Iranian initiatives to avoid a bad deal

Rendering the aforesaid techniques ineffective stems from an innovative Iranian approach in the last two rounds of the negotiations. Firstly, Iran tried to advance the nuclear issue technically, and properly recognize the demands of the other side through the smart separation of the overt and covert layers of the negotiations. Secondly, Iran still keeps insisting that in the first place, it separates its economy from foreign policy as much as possible, and in the second place, it does not restrict its entire foreign policy to the case of negotiations with the P4+1. The time is ripe for increasing the sources of power, and this is the point in the course of the negotiations where both bilateral and multilateral diplomacy is active, Iranian missiles are tested, and Iran’s oil revenues approach the pre-JCPOA level.

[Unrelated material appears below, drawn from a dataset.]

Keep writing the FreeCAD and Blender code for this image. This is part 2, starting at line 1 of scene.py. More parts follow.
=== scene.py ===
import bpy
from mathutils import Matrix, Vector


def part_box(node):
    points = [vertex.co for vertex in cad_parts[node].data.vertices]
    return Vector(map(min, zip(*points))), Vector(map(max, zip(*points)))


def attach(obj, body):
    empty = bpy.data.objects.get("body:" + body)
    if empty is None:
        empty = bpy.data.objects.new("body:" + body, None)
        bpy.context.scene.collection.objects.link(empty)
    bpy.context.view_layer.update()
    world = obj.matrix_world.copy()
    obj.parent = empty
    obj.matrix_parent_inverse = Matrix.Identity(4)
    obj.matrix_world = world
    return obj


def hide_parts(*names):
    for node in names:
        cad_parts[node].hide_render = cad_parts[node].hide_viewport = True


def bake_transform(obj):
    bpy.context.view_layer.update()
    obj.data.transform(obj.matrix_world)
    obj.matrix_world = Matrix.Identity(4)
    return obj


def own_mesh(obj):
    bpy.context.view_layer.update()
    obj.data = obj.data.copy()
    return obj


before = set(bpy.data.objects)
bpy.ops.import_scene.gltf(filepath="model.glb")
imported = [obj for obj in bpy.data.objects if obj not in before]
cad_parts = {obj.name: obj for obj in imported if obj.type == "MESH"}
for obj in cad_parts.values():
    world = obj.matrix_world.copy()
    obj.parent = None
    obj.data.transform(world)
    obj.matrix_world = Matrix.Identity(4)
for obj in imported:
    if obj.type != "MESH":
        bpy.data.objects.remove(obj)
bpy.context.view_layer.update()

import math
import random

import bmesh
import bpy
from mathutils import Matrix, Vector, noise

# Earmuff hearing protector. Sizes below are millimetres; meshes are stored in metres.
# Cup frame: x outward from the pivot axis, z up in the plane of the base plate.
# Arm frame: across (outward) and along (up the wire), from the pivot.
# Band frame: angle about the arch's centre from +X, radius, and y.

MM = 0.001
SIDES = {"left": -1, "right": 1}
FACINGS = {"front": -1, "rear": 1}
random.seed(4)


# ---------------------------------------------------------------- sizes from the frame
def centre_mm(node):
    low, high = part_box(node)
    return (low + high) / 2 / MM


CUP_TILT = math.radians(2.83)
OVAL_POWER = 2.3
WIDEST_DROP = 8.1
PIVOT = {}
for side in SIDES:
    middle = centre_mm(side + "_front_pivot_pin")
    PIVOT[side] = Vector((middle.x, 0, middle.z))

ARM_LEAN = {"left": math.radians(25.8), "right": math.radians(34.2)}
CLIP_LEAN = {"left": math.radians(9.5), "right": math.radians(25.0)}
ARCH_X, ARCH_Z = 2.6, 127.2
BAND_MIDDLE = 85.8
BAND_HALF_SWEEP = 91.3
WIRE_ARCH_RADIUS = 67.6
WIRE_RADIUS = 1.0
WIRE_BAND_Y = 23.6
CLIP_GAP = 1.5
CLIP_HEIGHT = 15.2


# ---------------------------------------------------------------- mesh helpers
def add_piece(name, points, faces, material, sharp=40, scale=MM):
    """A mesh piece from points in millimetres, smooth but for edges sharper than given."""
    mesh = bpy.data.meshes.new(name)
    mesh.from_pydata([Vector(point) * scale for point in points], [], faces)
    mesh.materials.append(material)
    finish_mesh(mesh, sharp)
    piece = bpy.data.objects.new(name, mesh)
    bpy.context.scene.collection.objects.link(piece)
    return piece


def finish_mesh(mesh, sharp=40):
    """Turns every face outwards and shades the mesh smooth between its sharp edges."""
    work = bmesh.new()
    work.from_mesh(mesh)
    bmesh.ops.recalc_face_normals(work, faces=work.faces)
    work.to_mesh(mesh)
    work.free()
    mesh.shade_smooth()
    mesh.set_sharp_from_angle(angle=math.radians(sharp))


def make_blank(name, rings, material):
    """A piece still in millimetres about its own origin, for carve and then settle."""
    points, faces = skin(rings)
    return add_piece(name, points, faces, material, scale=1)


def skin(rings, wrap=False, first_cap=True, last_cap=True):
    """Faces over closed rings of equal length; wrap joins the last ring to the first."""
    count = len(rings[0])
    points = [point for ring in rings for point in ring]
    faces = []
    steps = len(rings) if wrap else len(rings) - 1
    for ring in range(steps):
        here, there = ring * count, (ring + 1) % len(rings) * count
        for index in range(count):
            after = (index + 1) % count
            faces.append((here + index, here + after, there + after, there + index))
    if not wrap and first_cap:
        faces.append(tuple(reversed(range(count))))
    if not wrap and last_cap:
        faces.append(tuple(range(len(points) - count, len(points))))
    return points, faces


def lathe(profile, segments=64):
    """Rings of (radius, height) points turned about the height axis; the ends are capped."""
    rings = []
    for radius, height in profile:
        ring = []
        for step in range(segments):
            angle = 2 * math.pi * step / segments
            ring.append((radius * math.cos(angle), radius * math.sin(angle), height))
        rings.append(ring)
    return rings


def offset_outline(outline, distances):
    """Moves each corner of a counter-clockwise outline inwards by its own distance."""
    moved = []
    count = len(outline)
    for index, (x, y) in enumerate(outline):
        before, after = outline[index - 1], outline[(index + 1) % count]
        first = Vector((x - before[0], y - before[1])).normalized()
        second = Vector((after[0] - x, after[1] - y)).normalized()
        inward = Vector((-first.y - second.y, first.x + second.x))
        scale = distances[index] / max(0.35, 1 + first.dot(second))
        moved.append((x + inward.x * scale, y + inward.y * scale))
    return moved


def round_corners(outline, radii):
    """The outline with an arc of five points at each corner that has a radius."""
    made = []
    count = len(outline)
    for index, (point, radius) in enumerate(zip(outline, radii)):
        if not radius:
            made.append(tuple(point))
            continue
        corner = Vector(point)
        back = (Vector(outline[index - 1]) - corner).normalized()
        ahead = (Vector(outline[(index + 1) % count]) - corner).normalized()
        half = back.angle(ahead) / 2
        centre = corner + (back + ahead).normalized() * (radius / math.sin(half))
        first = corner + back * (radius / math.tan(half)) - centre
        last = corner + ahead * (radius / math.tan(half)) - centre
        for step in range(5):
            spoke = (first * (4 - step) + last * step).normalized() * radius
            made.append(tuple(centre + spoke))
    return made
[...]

Iranians may have watched the movie “The Irishman” many times. Especially the sequence, in which Robert De Niro remembers painful memories of the war when soldiers dig their own graves! De Niro wonders why the soldiers, who know that they are digging their own graves, are doing it quickly. “Do they really think that the one with the gun will change his mind in the end?” As long as the weapon is in the hands of the US, its decision and approach will not change, whether the Republicans or the Democrats are in power.

Faezeh Akbarshahi is an international relations expert.

(This article was written originally in Persian and translated to English by Press TV staff. The views expressed in this piece do not necessarily reflect those of Press TV.)